* **TASK GOAL**
Repeat all of the material exactly as given.

* **MATERIAL PROVIDED**
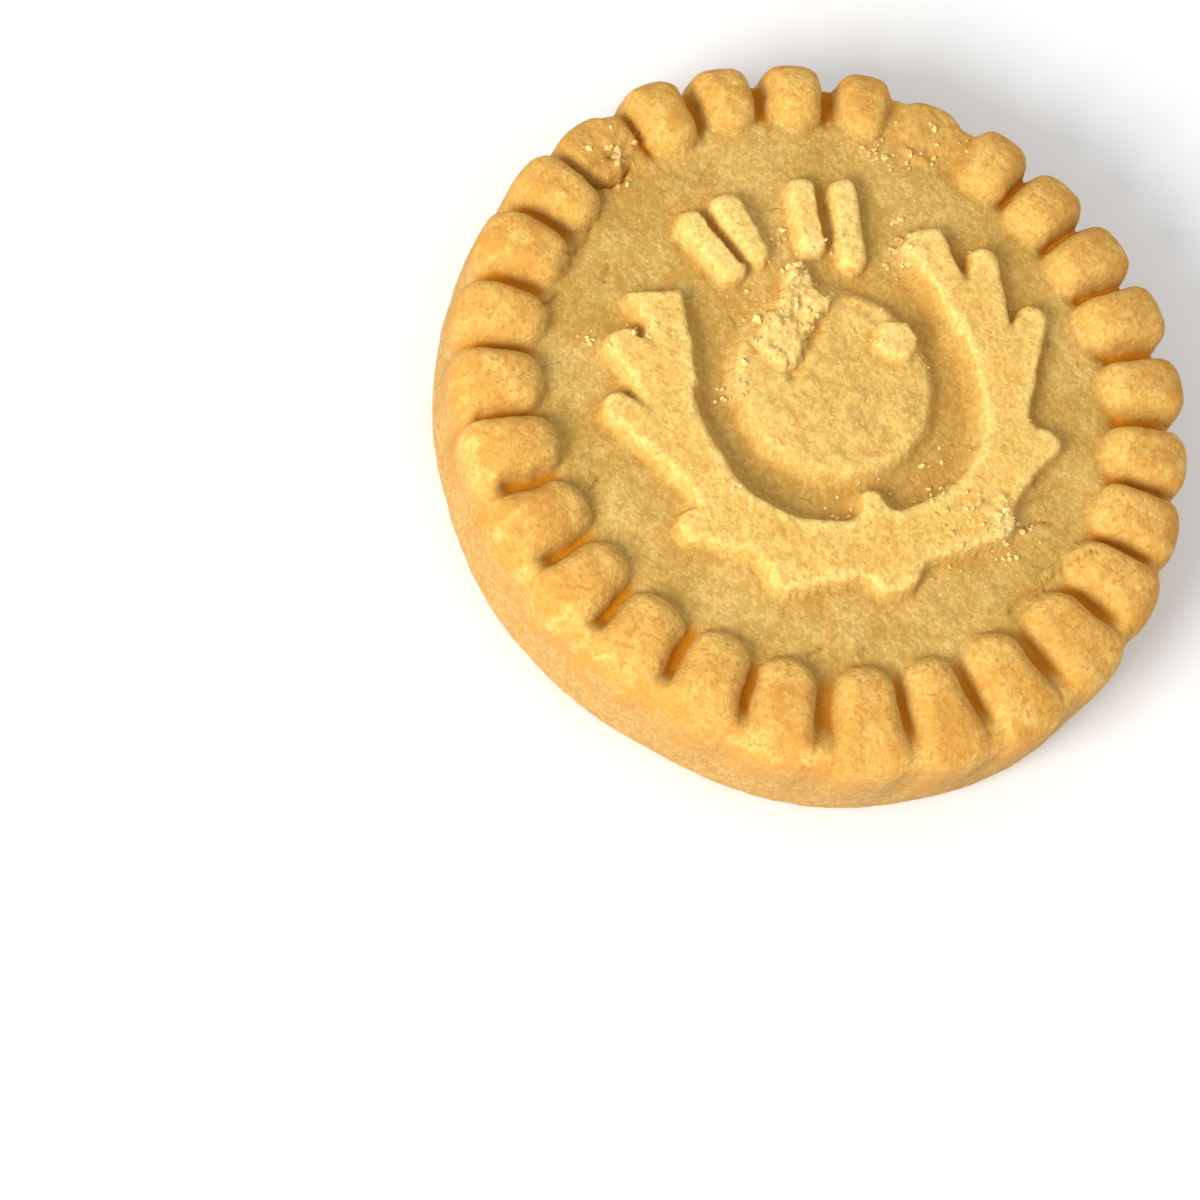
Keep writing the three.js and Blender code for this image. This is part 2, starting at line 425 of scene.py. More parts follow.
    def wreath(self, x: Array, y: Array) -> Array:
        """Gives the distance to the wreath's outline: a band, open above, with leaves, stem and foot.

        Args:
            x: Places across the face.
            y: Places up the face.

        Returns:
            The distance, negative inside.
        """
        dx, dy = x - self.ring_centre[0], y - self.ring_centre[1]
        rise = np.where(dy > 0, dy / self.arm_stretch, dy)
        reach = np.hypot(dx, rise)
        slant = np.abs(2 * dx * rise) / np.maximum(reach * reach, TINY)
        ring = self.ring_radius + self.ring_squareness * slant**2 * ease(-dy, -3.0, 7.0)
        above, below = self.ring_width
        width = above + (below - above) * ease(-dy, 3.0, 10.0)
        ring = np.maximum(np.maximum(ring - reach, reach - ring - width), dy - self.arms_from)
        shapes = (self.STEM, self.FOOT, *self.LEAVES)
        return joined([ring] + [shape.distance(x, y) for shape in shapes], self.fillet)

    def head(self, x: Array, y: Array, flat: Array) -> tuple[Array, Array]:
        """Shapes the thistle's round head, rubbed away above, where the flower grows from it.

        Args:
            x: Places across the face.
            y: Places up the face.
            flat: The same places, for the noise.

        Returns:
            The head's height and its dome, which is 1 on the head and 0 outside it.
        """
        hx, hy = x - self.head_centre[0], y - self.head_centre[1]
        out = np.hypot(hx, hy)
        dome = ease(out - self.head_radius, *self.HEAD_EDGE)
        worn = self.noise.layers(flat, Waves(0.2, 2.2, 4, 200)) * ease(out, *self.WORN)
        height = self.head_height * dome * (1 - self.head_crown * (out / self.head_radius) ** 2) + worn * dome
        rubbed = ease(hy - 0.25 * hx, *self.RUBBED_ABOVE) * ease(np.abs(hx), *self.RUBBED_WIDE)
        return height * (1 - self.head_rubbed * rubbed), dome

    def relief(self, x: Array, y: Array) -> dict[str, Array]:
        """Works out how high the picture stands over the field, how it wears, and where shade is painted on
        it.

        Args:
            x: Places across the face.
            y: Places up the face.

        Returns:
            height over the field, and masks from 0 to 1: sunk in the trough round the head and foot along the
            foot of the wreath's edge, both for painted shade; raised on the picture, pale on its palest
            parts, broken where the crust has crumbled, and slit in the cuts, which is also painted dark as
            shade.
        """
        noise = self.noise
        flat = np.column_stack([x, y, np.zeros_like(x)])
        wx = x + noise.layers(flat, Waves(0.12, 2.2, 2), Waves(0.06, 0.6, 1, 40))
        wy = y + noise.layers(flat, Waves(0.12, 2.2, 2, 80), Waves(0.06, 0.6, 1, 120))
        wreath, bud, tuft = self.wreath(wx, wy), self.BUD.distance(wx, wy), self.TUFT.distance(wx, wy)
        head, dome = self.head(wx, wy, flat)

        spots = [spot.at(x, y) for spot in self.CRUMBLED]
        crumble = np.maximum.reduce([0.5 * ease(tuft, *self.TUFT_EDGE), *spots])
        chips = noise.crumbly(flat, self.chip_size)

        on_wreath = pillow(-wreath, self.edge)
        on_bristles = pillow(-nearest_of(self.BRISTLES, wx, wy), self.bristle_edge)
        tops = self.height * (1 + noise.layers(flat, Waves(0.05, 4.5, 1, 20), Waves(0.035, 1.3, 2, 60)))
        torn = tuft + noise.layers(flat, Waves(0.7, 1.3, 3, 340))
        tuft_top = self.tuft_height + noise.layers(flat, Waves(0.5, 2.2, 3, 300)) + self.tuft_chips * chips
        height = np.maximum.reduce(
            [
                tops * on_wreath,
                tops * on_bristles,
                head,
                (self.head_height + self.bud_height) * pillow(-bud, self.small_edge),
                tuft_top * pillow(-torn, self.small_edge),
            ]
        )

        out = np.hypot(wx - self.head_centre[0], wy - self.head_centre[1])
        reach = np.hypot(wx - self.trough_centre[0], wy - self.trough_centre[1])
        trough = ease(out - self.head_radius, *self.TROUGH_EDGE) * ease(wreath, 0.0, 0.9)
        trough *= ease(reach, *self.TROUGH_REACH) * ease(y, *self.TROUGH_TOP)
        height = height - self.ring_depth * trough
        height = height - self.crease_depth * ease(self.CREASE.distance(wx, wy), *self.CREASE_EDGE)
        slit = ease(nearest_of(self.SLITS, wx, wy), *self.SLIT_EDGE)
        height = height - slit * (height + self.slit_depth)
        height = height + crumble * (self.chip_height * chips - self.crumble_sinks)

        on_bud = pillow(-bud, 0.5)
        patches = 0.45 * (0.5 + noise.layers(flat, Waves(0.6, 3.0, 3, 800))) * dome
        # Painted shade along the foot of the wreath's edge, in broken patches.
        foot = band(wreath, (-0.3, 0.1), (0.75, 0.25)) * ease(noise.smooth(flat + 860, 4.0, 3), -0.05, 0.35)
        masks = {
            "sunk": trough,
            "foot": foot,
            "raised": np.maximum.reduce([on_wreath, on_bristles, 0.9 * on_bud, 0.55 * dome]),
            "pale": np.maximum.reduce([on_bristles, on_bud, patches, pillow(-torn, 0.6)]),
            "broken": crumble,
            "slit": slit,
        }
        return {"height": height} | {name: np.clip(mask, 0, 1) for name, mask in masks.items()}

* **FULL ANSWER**
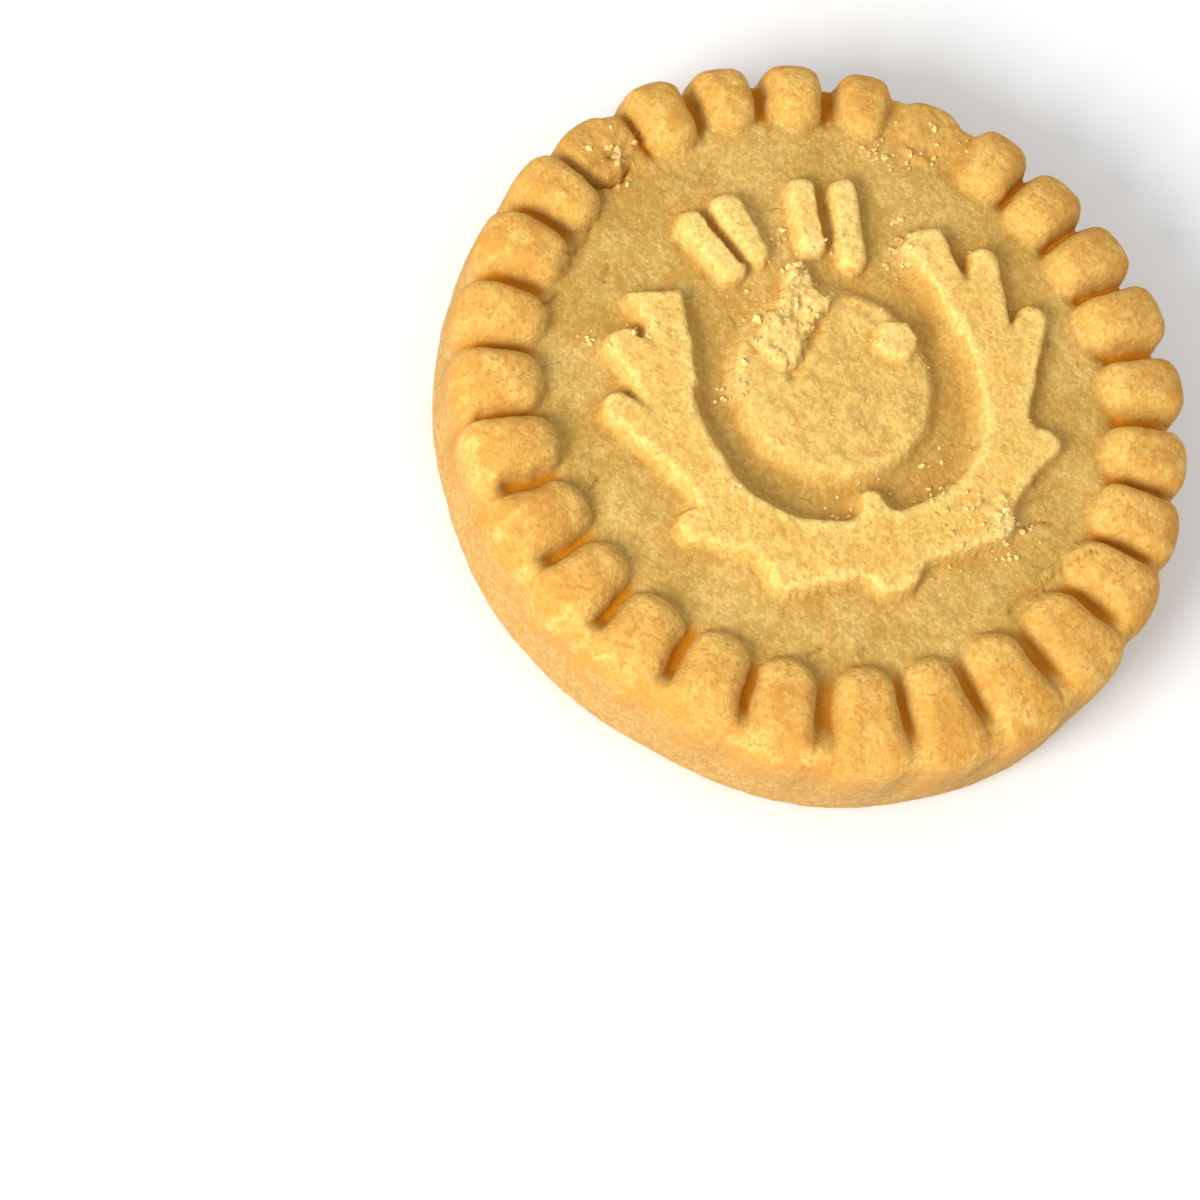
Keep writing the three.js and Blender code for this image. This is part 2, starting at line 425 of scene.py. More parts follow.
    def wreath(self, x: Array, y: Array) -> Array:
        """Gives the distance to the wreath's outline: a band, open above, with leaves, stem and foot.

        Args:
            x: Places across the face.
            y: Places up the face.

        Returns:
            The distance, negative inside.
        """
        dx, dy = x - self.ring_centre[0], y - self.ring_centre[1]
        rise = np.where(dy > 0, dy / self.arm_stretch, dy)
        reach = np.hypot(dx, rise)
        slant = np.abs(2 * dx * rise) / np.maximum(reach * reach, TINY)
        ring = self.ring_radius + self.ring_squareness * slant**2 * ease(-dy, -3.0, 7.0)
        above, below = self.ring_width
        width = above + (below - above) * ease(-dy, 3.0, 10.0)
        ring = np.maximum(np.maximum(ring - reach, reach - ring - width), dy - self.arms_from)
        shapes = (self.STEM, self.FOOT, *self.LEAVES)
        return joined([ring] + [shape.distance(x, y) for shape in shapes], self.fillet)

    def head(self, x: Array, y: Array, flat: Array) -> tuple[Array, Array]:
        """Shapes the thistle's round head, rubbed away above, where the flower grows from it.

        Args:
            x: Places across the face.
            y: Places up the face.
            flat: The same places, for the noise.

        Returns:
            The head's height and its dome, which is 1 on the head and 0 outside it.
        """
        hx, hy = x - self.head_centre[0], y - self.head_centre[1]
        out = np.hypot(hx, hy)
        dome = ease(out - self.head_radius, *self.HEAD_EDGE)
        worn = self.noise.layers(flat, Waves(0.2, 2.2, 4, 200)) * ease(out, *self.WORN)
        height = self.head_height * dome * (1 - self.head_crown * (out / self.head_radius) ** 2) + worn * dome
        rubbed = ease(hy - 0.25 * hx, *self.RUBBED_ABOVE) * ease(np.abs(hx), *self.RUBBED_WIDE)
        return height * (1 - self.head_rubbed * rubbed), dome

    def relief(self, x: Array, y: Array) -> dict[str, Array]:
        """Works out how high the picture stands over the field, how it wears, and where shade is painted on
        it.

        Args:
            x: Places across the face.
            y: Places up the face.

        Returns:
            height over the field, and masks from 0 to 1: sunk in the trough round the head and foot along the
            foot of the wreath's edge, both for painted shade; raised on the picture, pale on its palest
            parts, broken where the crust has crumbled, and slit in the cuts, which is also painted dark as
            shade.
        """
        noise = self.noise
        flat = np.column_stack([x, y, np.zeros_like(x)])
        wx = x + noise.layers(flat, Waves(0.12, 2.2, 2), Waves(0.06, 0.6, 1, 40))
        wy = y + noise.layers(flat, Waves(0.12, 2.2, 2, 80), Waves(0.06, 0.6, 1, 120))
        wreath, bud, tuft = self.wreath(wx, wy), self.BUD.distance(wx, wy), self.TUFT.distance(wx, wy)
        head, dome = self.head(wx, wy, flat)

        spots = [spot.at(x, y) for spot in self.CRUMBLED]
        crumble = np.maximum.reduce([0.5 * ease(tuft, *self.TUFT_EDGE), *spots])
        chips = noise.crumbly(flat, self.chip_size)

        on_wreath = pillow(-wreath, self.edge)
        on_bristles = pillow(-nearest_of(self.BRISTLES, wx, wy), self.bristle_edge)
        tops = self.height * (1 + noise.layers(flat, Waves(0.05, 4.5, 1, 20), Waves(0.035, 1.3, 2, 60)))
        torn = tuft + noise.layers(flat, Waves(0.7, 1.3, 3, 340))
        tuft_top = self.tuft_height + noise.layers(flat, Waves(0.5, 2.2, 3, 300)) + self.tuft_chips * chips
        height = np.maximum.reduce(
            [
                tops * on_wreath,
                tops * on_bristles,
                head,
                (self.head_height + self.bud_height) * pillow(-bud, self.small_edge),
                tuft_top * pillow(-torn, self.small_edge),
            ]
        )

        out = np.hypot(wx - self.head_centre[0], wy - self.head_centre[1])
        reach = np.hypot(wx - self.trough_centre[0], wy - self.trough_centre[1])
        trough = ease(out - self.head_radius, *self.TROUGH_EDGE) * ease(wreath, 0.0, 0.9)
        trough *= ease(reach, *self.TROUGH_REACH) * ease(y, *self.TROUGH_TOP)
        height = height - self.ring_depth * trough
        height = height - self.crease_depth * ease(self.CREASE.distance(wx, wy), *self.CREASE_EDGE)
        slit = ease(nearest_of(self.SLITS, wx, wy), *self.SLIT_EDGE)
        height = height - slit * (height + self.slit_depth)
        height = height + crumble * (self.chip_height * chips - self.crumble_sinks)

        on_bud = pillow(-bud, 0.5)
        patches = 0.45 * (0.5 + noise.layers(flat, Waves(0.6, 3.0, 3, 800))) * dome
        # Painted shade along the foot of the wreath's edge, in broken patches.
        foot = band(wreath, (-0.3, 0.1), (0.75, 0.25)) * ease(noise.smooth(flat + 860, 4.0, 3), -0.05, 0.35)
        masks = {
            "sunk": trough,
            "foot": foot,
            "raised": np.maximum.reduce([on_wreath, on_bristles, 0.9 * on_bud, 0.55 * dome]),
            "pale": np.maximum.reduce([on_bristles, on_bud, patches, pillow(-torn, 0.6)]),
            "broken": crumble,
            "slit": slit,
        }
        return {"height": height} | {name: np.clip(mask, 0, 1) for name, mask in masks.items()}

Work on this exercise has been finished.